I’m not setting an alarm either. I’d just sleep through it or snooze it because tired.
And I refuse to wake my baby when he’s sleeping (ever again) if he’s not showing signs of discomfort.
Seriously. A LOT torture.
Third, sometimes my baby will sleep for five, six or — gasp! — seven hours at a time at night. (He only slept for seven hours once, and it was glorious — after I panicked, of course.)
So my dreams of scheduled 11 p.m. and 4 a.m. feedings were dashed by my precious infant who wanted to be awake from 7 to 11 p.m. (uuuuugggghhhh) and up again an hour later or maybe 3:30 a.m., depending on his mood, for a feeding/comfort session involving using me as a pacifier.
Thanks, little dude.
An attempt to put him on his very own special sleep schedule also failed.
I’ve been keeping a notebook of when he sleeps, eats and plays as well as for diaper changes, spit ups and screaming sessions.
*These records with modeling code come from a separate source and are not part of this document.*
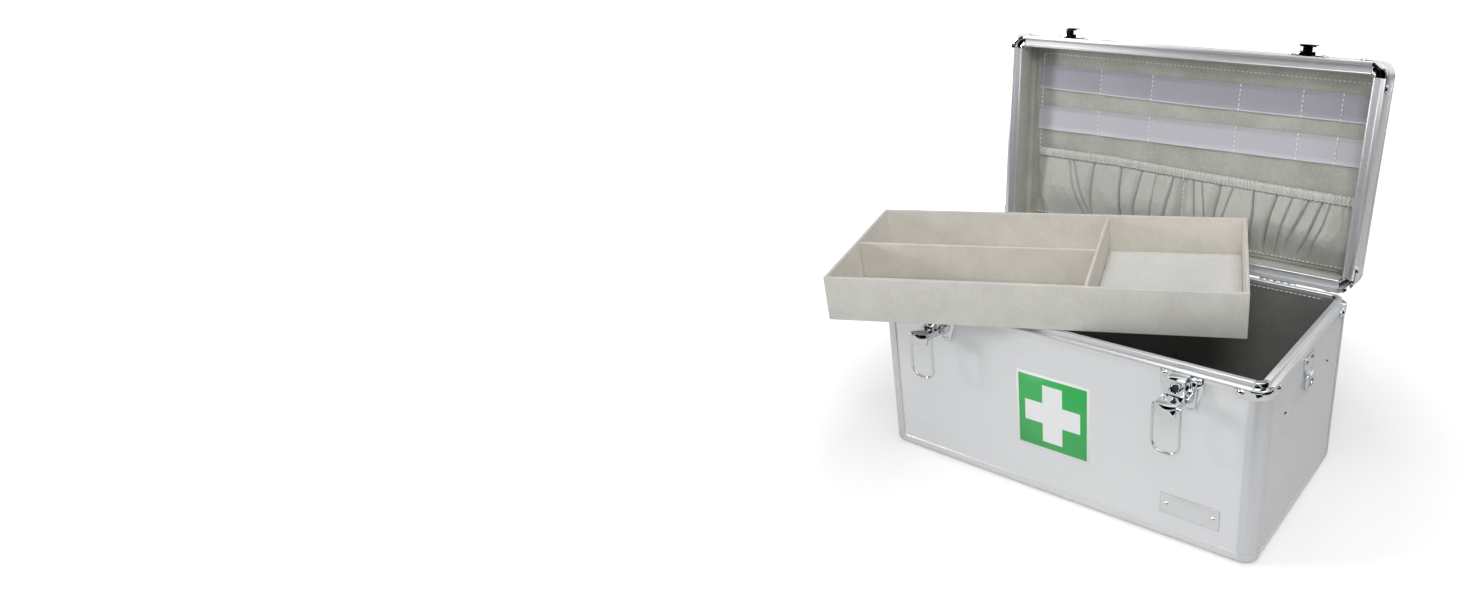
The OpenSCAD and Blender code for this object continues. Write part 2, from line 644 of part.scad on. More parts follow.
// Lid rim: outer ridge, groove for the tongue, inner ridge and inner leg
lid_z0 = part_z + rim_gap;
ridge_w = tongue_in - 0.4 * skin_t;
groove_z = part_z + tongue_h + rim_gap;
lid_ridge_in = rim_in + rim_gap + 0.1 * skin_t;
lid_rim_in = lid_ridge_in + rim_t;
lid_ridge_z = groove_z - 0.6 * tongue_h;
lid_leg_top = groove_z + lid_leg_h;
module lid_rim_section() {
    difference() {
        translate([0, lid_z0]) square([ridge_w, lid_flange_h]);
        translate([panel_in, groove_z + rim_t]) square([ridge_w, lid_flange_h]);
    }
    translate([skin_t, groove_z]) square([lid_rim_in - skin_t, rim_t]);
    polygon([[lid_ridge_in, lid_ridge_z + rim_t / 3], [lid_ridge_in + rim_t / 3, lid_ridge_z],
        [lid_rim_in - rim_t / 3, lid_ridge_z], [lid_rim_in, lid_ridge_z + rim_t / 3],
        [lid_rim_in, lid_leg_top], [lid_ridge_in, lid_leg_top]]);
}
module lid_rim() color("gainsboro") on_lid() rim_runs() lid_rim_section();
module lid_rim_corners() color("whitesmoke") on_lid() {
    four_corners(corner_r) turned(corner_r) corner_section(lid_tab_low) lid_rim_section();
    both_x() both_y() tab_pair(lid_tab_low);
}
module lid_rim_rivets() color("whitesmoke") on_lid() tab_rivets(lid_tab_low);

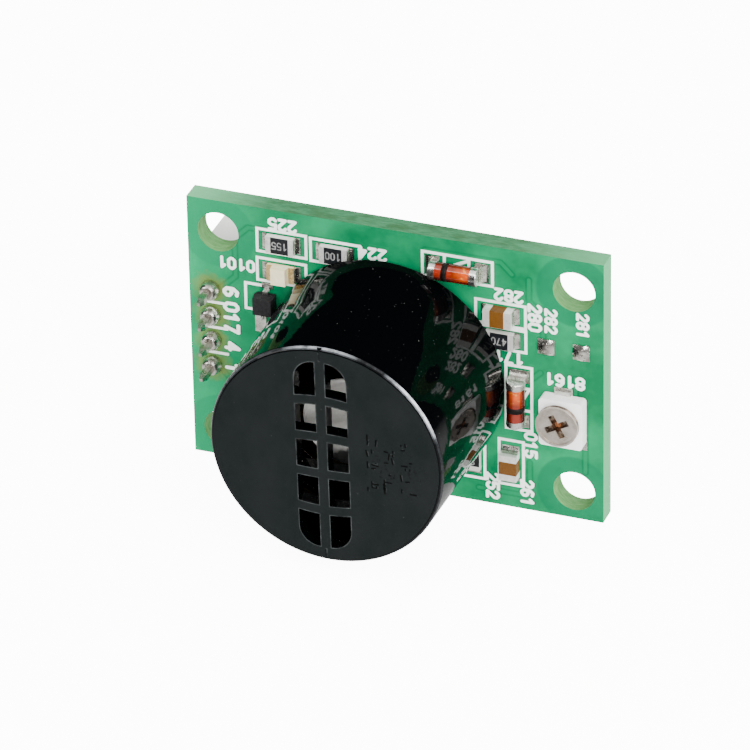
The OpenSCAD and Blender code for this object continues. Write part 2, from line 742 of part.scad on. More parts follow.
// Bead of solder round each connector pin on the front face
module connector_solder() {
  foot_r = pin_side * 1.4;
  neck_r = pin_side * 0.83;
  bead_top = pin_side * 1.6;
  steps = 8;
  color([0.72, 0.72, 0.7]) for (i = [0 : pin_count - 1]) on_front([pin_x, pin_z(i), 0]) difference() {
    rotate_extrude($fn = 48) polygon(concat([[0, 0]],
      [for (k = [0 : steps]) let (a = 90 * k / steps)
        [neck_r + (foot_r - neck_r) * cos(a), pad_t + (bead_top - pad_t) * sin(a)]],
      [[0, bead_top]]));
    block(pin_side, pin_side, bead_top + 1);
  }
}

// Cones of solder on the rear face round the transducer's pins
module rear_solder() {
  foot_r = terminal_r * 2.3;
  neck_r = terminal_r * 1.16;
  cone_top = terminal_r * 1.6;
  steps = 8;
  color([0.72, 0.72, 0.7]) for (s = [-1, 1]) on_rear([terminal_x(s), terminal_z(s)]) difference() {
    rotate_extrude($fn = 48) polygon(concat([[terminal_r, 0]],
      [for (k = [0 : steps]) let (a = 90 * k / steps)
        [foot_r - (foot_r - neck_r) * sin(a), pad_t + (cone_top - pad_t) * (1 - cos(a))]],
      [[terminal_r, cone_top]]));
  }
}

// Open box on the rear face round the pins, with two slots in the wall away from the edge
module connector_housing() {
  length = (pin_count - 1) * pin_pitch + shroud_past;
  near_edge = pin_left - 0.05;
  slot = 0.8;
  color([0.93, 0.92, 0.87]) translate([pin_x, 0, pin_mid_z]) difference() {
    translate([-near_edge, 0, -length / 2]) cube([shroud_depth, shroud_h, length]);
    translate([-near_edge + shroud_wall, shroud_floor, -length / 2 + shroud_wall])
      cube([shroud_depth - 2 * shroud_wall, shroud_h, length - 2 * shroud_wall]);
    for (s = [-1, 1]) translate([shroud_depth - near_edge - shroud_wall - eps, shroud_floor + 0.6,
      s * length / 4 - slot / 2]) cube([shroud_wall + 2 * eps, shroud_h, slot]);
    for (i = [0 : pin_count - 1]) translate([-pin_side / 2, -1, pin_z(i) - pin_mid_z - pin_side / 2])
      cube([pin_side, shroud_floor + 2, pin_side]);
  }
}

// Terminals of the trimmer as [x, side]: one at the top and two at the bottom
tab_w = 1.1;
trimmer_tabs = [[-0.1, 1], [-trimmer_w / 2 + 0.6, -1], [trimmer_w / 2 - 0.6, -1]];
tab_t = 0.2;
tab_out = 0.3;
tab_in = 0.4;

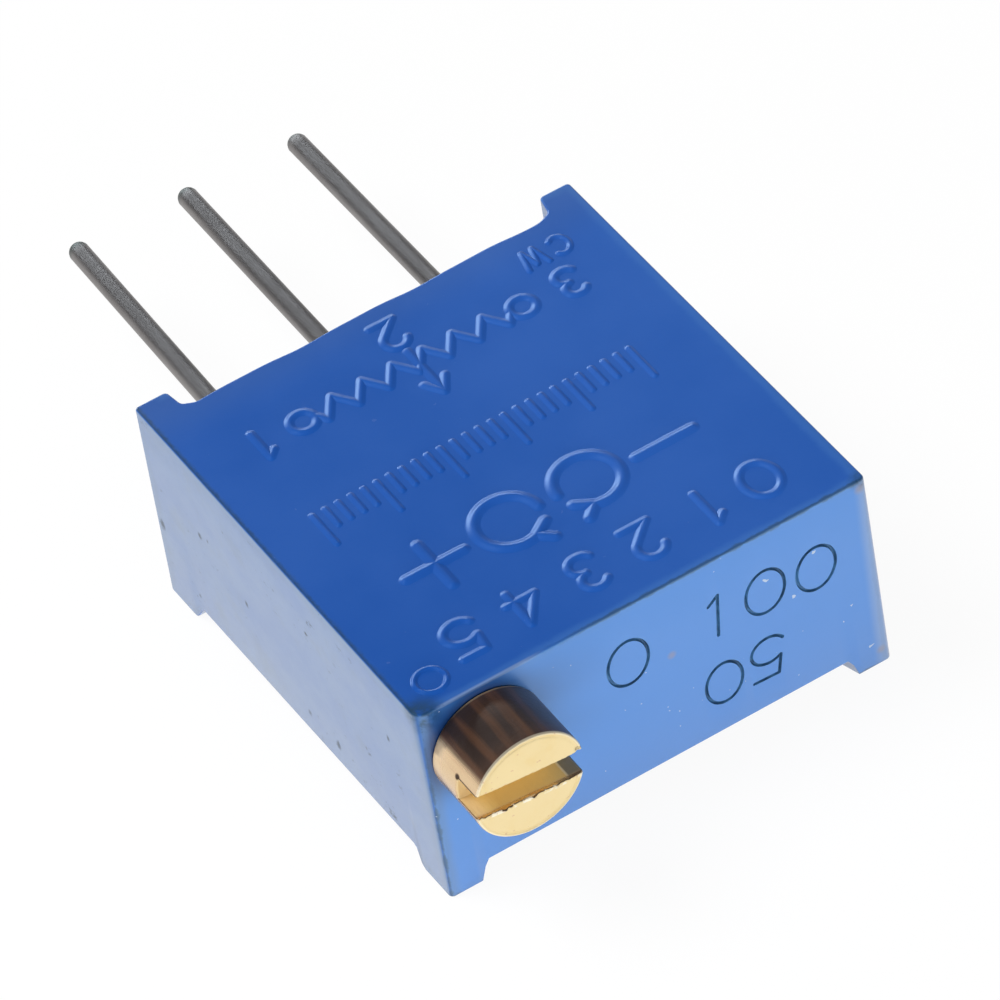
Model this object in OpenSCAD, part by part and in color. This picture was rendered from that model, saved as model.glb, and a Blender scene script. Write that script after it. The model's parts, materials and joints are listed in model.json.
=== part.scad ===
// Multi-turn trimmer potentiometer with a worm drive, a slotted brass screw
// and three in-line pins. It lies on its back, with the label face up.
//
// X runs along the row of pins, Y from the screw face to the pin tips, and Z
// from the back to the label face. The origin is on the axis of the middle
// pin, where it crosses the board's face. All sizes are in millimetres.

/* [Body] */
// Width of the body, along the row of pins
body_w = 9.53; // [7.9:0.01:11.5]
// Length of the body, from the screw face to the ends of the standoffs
body_l = 10.03; // [8.3:0.01:12.1]
// Thickness of the body, from the back feet to the label face
body_t = 4.83; // [4.02:0.01:5.8]
// Radius of the body's four corners, seen on the label face
corner_r = 0.1; // [0.08:0.01:0.3]
// Wall between the wheel chamber and the sides of the body
side_wall = 0.8; // [0.65:0.01:1]
// Wall around the opening in the back
seat_wall = 0.45; // [0.35:0.01:0.55]
// Wall under the label
label_wall = 0.63; // [0.5:0.01:0.76]

/* [Feet] */
// How far the two standoffs hold the body off the board
standoff_h = 0.5; // [0.4:0.01:0.7]
// Width of each standoff, and of each back foot
foot_w = 0.7; // [0.55:0.01:0.85]
// How far the four back feet stand out from the back rim
back_foot_h = 0.48; // [0.35:0.01:0.6]
// Length of a back foot along the side of the body
back_foot_l = 0.95; // [0.7:0.01:1.2]

/* [Screw] */
// Diameter of the screw's head
head_d = 2.3; // [1.9:0.01:2.4]
// How far the head stands out from the screw face
head_l = 1.5; // [1.2:0.01:1.8]
// Width of the driver slot
slot_w = 0.55; // [0.4:0.01:0.7]
// Depth of the driver slot
slot_depth = 0.64; // [0.4:0.01:0.8]
// Turn of the slot away from the row of pins, in degrees
slot_turn = 5.6; // [0:0.1:45]
// From the side of the body to the screw's axis
screw_side_inset = 1.25; // [1.21:0.01:1.5]
// From the label face to the screw's axis
screw_label_inset = 1.32; // [1.21:0.01:1.6]
// Diameter of the screw's journal in the front wall
journal_d = 1.86; // [1.55:0.01:1.88]
// Diameter of the neck at the bottom of the screw's two grooves
groove_d = 1.2; // [1:0.01:1.44]
// Diameter of the pivot at the inner end of the screw
pivot_d = 0.8; // [0.66:0.01:0.96]

/* [Worm drive] */
// Teeth on the worm wheel, which is also the screw's turns for one turn of it
wheel_teeth = 32; // [28:1:38]
// Turns of the screw from one end of the travel to the other
travel_turns = 25; // [20:1:25]
// Turns of thread on the worm
worm_turns = 5; // [4:1:5]
// Thickness of the toothed rim
rim_t = 0.62; // [0.5:0.01:0.75]
// Diameter of the wheel's hub
hub_d = 3.8; // [3.2:0.01:4.2]
// Diameter of the post that the wheel turns on
post_d = 1; // [0.84:0.01:1.2]

/* [Element] */
// Thickness of the ceramic plate
ceramic_t = 0.6; // [0.45:0.01:0.75]
// Thickness of the printed films on the ceramic
film_t = 0.03; // [0.02:0.005:0.05]
// Radius of the middle of the resistance track
track_r = 2.35; // [2.2:0.01:2.5]
// Width of the resistance track
track_w = 0.5; // [0.4:0.01:0.6]
// Outer radius of the collector ring
collector_r = 1; // [0.84:0.01:1.2]
// Height of the bent contact spring between the wheel and the element
spring_gap = 0.55; // [0.4:0.01:0.66]
// Thickness of the contact spring's sheet
spring_t = 0.07; // [0.05:0.01:0.1]

/* [Terminals] */
// Distance between neighbouring pins
pin_pitch = 2.54; // [2.12:0.01:3.05]
// Diameter of a pin
pin_d = 0.47; // [0.42:0.01:0.6]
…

I used the information I gathered from about a week of his activity to predict his activity moving forward.
I thought: “I’m f-in genius.”
Except for a few things…
First, remember I did not have a chill baby so, of course, he could care less that I documented his every snore to develop his very own special sleep schedule.
Second, he got older, developed new skills — like this amazing shrieking noise to indicate hunger or irritation or the fact that he’s a baby — and changed his very own schedule so I couldn’t predict when he would get tired or when he would get hungry.
I had to wait for the shriek.
Third, “wake/diaper/feed” doesn’t really work for my baby on his very special sleep schedule because sometimes it’s “wake/feed me now before I scream/oops too late screaming/good luck changing my diaper while I mad-kick at nothing.”
Of course, predicting when an infant will poo is impossible, but it will likely happen immediately after changing a wet diaper and buttoning him back into his onesie or in the middle of changing a diaper so it just gets everywhere. (ALWAYS lay the new diaper down before taking off the old one. Always.)
So you’re spending a lot of “nap time” cleaning up messes because of your special sleep schedule.
I think you know where this is going…
I did not put my baby on a sleep schedule.